▸ **Exercise requirements**
Copy each line of the listing below exactly.

=====

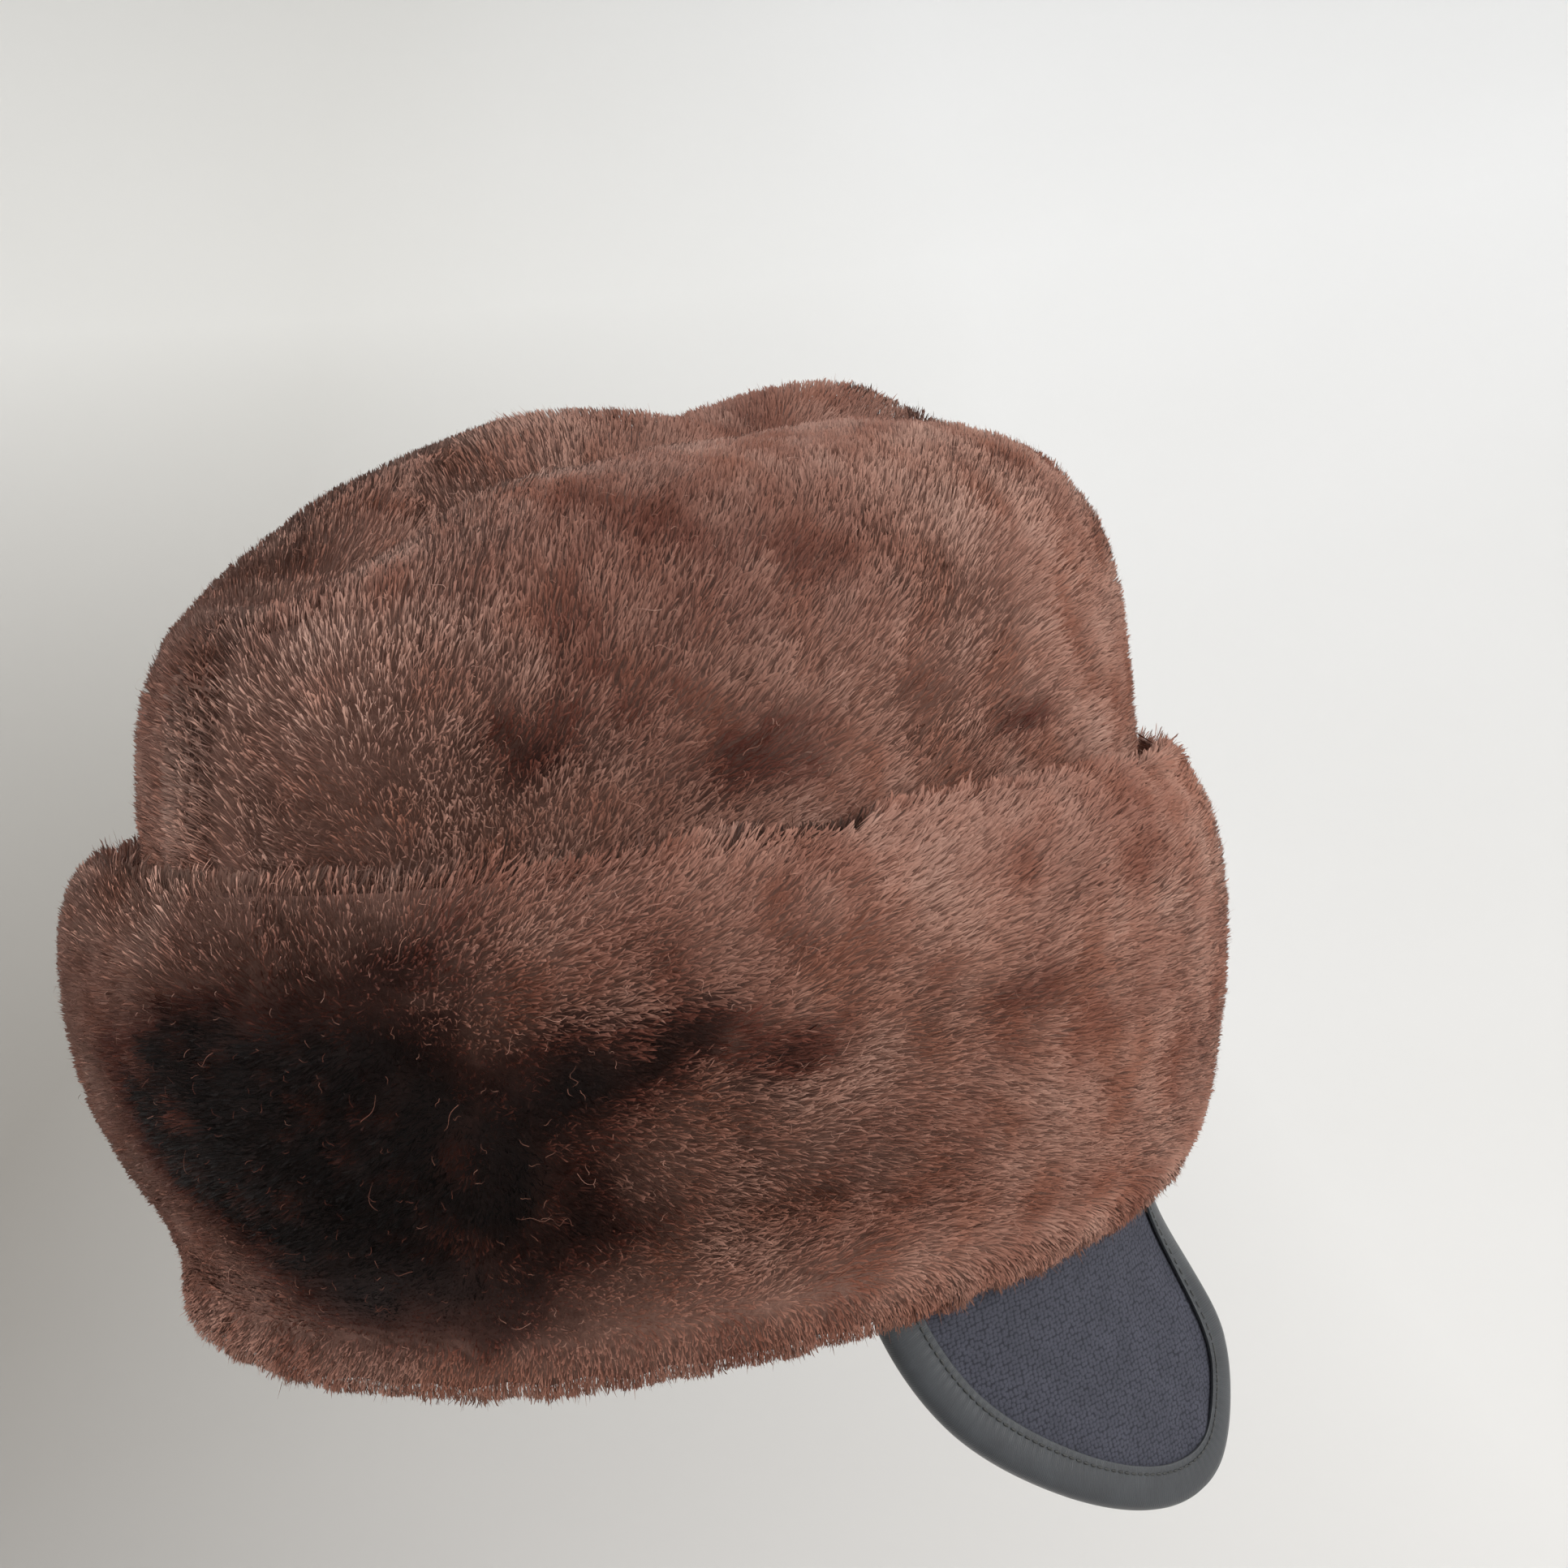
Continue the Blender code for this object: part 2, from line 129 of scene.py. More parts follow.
# Locks that draw their tips together: pitch, pull, shear of the tips up or down, seed
LOCKS = ((4.0 * MM, 0.13, 0.32 * MM, 21), (1.6 * MM, 0.18, 0.18 * MM, 31))
# Heights above the hem over which the pile turns to hang down, and its fringe ends
HEM_COMB_START = 4 * MM
HEM_COMB_END = 15 * MM
FRINGE_START = 4 * MM
FRINGE_END = 9 * MM

# Places where the pile opens and shows its dark depth, painted as shade in its colour: x, y, z, reach
# along, reach up, strength.
# A negative strength is painted light, a pale stretch. Millimetres.
OPEN_PILE_SHADE = [
    # painted shade: the dark patch at the cuff's front left, and its tongue
    (43, -121, 49, 34, 23, 1.15), (13, -130, 54, 25, 17, 1.0), (72, -99, 36, 17, 16, 0.65),
    (20, -124, 40, 26, 16, 0.65), (42, -114, 20, 32, 12, 0.6), (82, -90, 57, 13, 9, 0.62),
    (94, -76, 60, 11, 7, 0.85), (101, -60, 56, 10, 6, 0.7), (90, -80, 73, 7, 8, 0.15),
    (36, -121, 80, 26, 8, 0.1), (78, -87, 29, 12, 8, 0.4), (62, -101, 14, 22, 8, 0.15),
    (64, -108, 80, 13, 9, 0.3),
    # smaller patches of painted shade along the cuff's left side
    (104, -48, 34, 7, 12, 0.22), (110, -10, 57, 12, 4, 0.3), (107, -43, 38, 9, 5, 0.2),
    # painted shade in the folds and deeper places of the crown
    (70, -78, 113, 16, 8, 0.5), (60, -89, 108, 14, 8, 0.45), (86, -48, 105, 17, 8, 0.36),
    (93, 15, 103, 9, 4, 0.6), (79, -62, 121, 7, 7, 0.3), (66, -38, 148, 36, 22, 0.1),
    (80, -50, 136, 30, 14, 0.14), (40, -88, 140, 30, 12, 0.15), (63, -82, 125, 17, 9, 0.3),
    (52, -93, 116, 14, 9, 0.25), (-20, 60, 185, 60, 30, 0.17),
    # painted light: small pale spots and pale stretches
    (59, -83, 130, 7, 5, -0.5), (64, -83, 121, 5, 4, -0.6), (78, -99, 77, 4, 3, -0.6),
    (92, -23, 99, 9, 6, -0.4), (24, -107, 110, 37, 19, -1.15), (0, -128, 88, 34, 11, -0.95),
    (94, -8, 12, 44, 15, -0.2), (10, -100, 138, 30, 18, -0.15),
    # painted shade on the right side and the back
    (-98, -60, 60, 22, 13, 0.45), (-104, 30, 40, 20, 9, 0.35), (-70, 90, 62, 18, 11, 0.4),
    (60, 112, 55, 20, 10, 0.3), (-80, -60, 112, 14, 8, 0.4), (-86, 35, 112, 12, 9, 0.3),
    (10, 118, 118, 14, 9, 0.3),
]
OPEN_SHADE_LIMIT = 1.05

# Thirds of the way round in which the cuff's pile grows: name, from and to in degrees from +X
CUFF_THIRDS = (("left", -110, 10), ("rear", 10, 130), ("right", 130, 250))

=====

▸ **Result for this exercise**
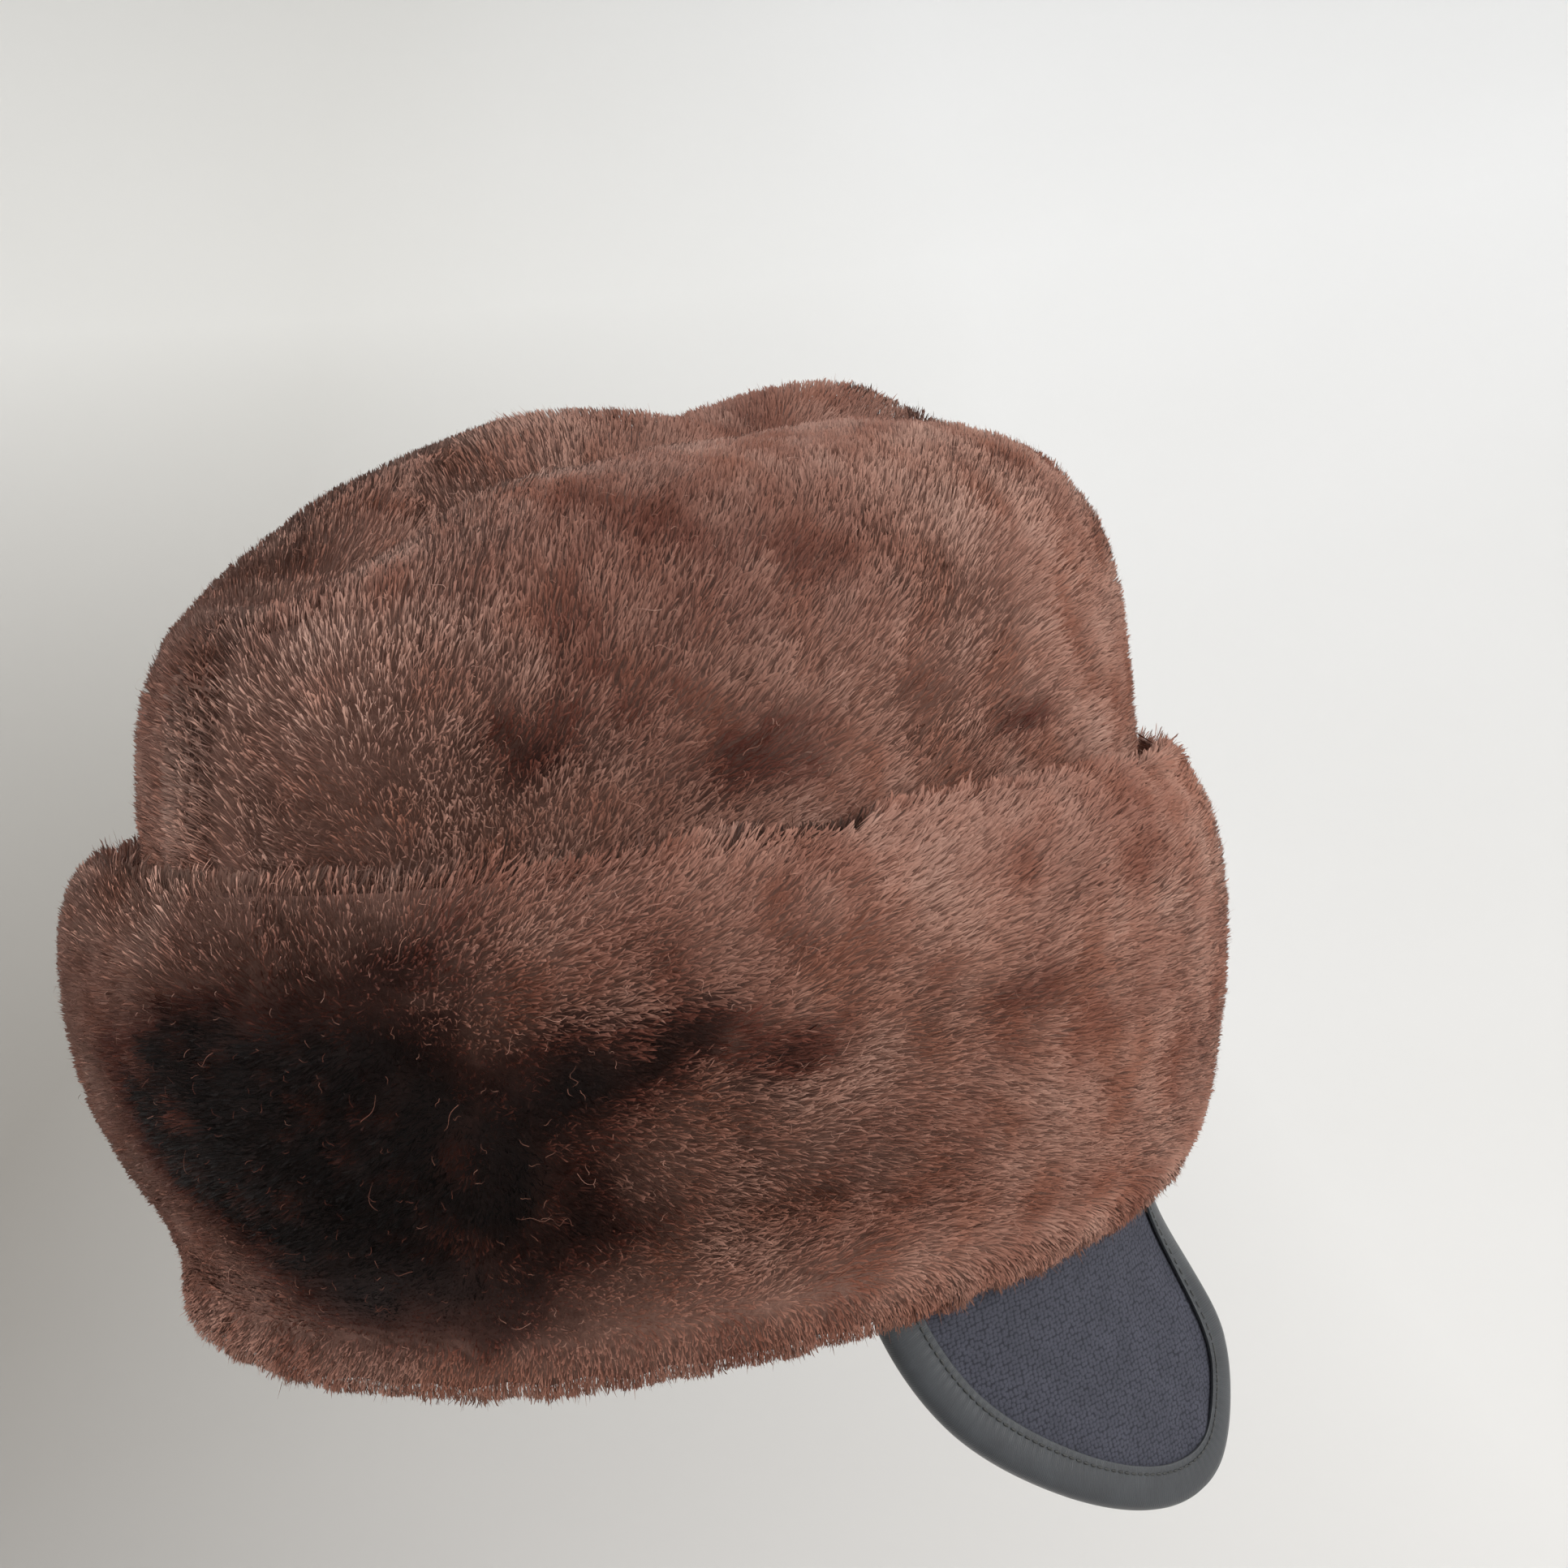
Continue the Blender code for this object: part 2, from line 129 of scene.py. More parts follow.
# Locks that draw their tips together: pitch, pull, shear of the tips up or down, seed
LOCKS = ((4.0 * MM, 0.13, 0.32 * MM, 21), (1.6 * MM, 0.18, 0.18 * MM, 31))
# Heights above the hem over which the pile turns to hang down, and its fringe ends
HEM_COMB_START = 4 * MM
HEM_COMB_END = 15 * MM
FRINGE_START = 4 * MM
FRINGE_END = 9 * MM

# Places where the pile opens and shows its dark depth, painted as shade in its colour: x, y, z, reach
# along, reach up, strength.
# A negative strength is painted light, a pale stretch. Millimetres.
OPEN_PILE_SHADE = [
    # painted shade: the dark patch at the cuff's front left, and its tongue
    (43, -121, 49, 34, 23, 1.15), (13, -130, 54, 25, 17, 1.0), (72, -99, 36, 17, 16, 0.65),
    (20, -124, 40, 26, 16, 0.65), (42, -114, 20, 32, 12, 0.6), (82, -90, 57, 13, 9, 0.62),
    (94, -76, 60, 11, 7, 0.85), (101, -60, 56, 10, 6, 0.7), (90, -80, 73, 7, 8, 0.15),
    (36, -121, 80, 26, 8, 0.1), (78, -87, 29, 12, 8, 0.4), (62, -101, 14, 22, 8, 0.15),
    (64, -108, 80, 13, 9, 0.3),
    # smaller patches of painted shade along the cuff's left side
    (104, -48, 34, 7, 12, 0.22), (110, -10, 57, 12, 4, 0.3), (107, -43, 38, 9, 5, 0.2),
    # painted shade in the folds and deeper places of the crown
    (70, -78, 113, 16, 8, 0.5), (60, -89, 108, 14, 8, 0.45), (86, -48, 105, 17, 8, 0.36),
    (93, 15, 103, 9, 4, 0.6), (79, -62, 121, 7, 7, 0.3), (66, -38, 148, 36, 22, 0.1),
    (80, -50, 136, 30, 14, 0.14), (40, -88, 140, 30, 12, 0.15), (63, -82, 125, 17, 9, 0.3),
    (52, -93, 116, 14, 9, 0.25), (-20, 60, 185, 60, 30, 0.17),
    # painted light: small pale spots and pale stretches
    (59, -83, 130, 7, 5, -0.5), (64, -83, 121, 5, 4, -0.6), (78, -99, 77, 4, 3, -0.6),
    (92, -23, 99, 9, 6, -0.4), (24, -107, 110, 37, 19, -1.15), (0, -128, 88, 34, 11, -0.95),
    (94, -8, 12, 44, 15, -0.2), (10, -100, 138, 30, 18, -0.15),
    # painted shade on the right side and the back
    (-98, -60, 60, 22, 13, 0.45), (-104, 30, 40, 20, 9, 0.35), (-70, 90, 62, 18, 11, 0.4),
    (60, 112, 55, 20, 10, 0.3), (-80, -60, 112, 14, 8, 0.4), (-86, 35, 112, 12, 9, 0.3),
    (10, 118, 118, 14, 9, 0.3),
]
OPEN_SHADE_LIMIT = 1.05

# Thirds of the way round in which the cuff's pile grows: name, from and to in degrees from +X
CUFF_THIRDS = (("left", -110, 10), ("rear", 10, 130), ("right", 130, 250))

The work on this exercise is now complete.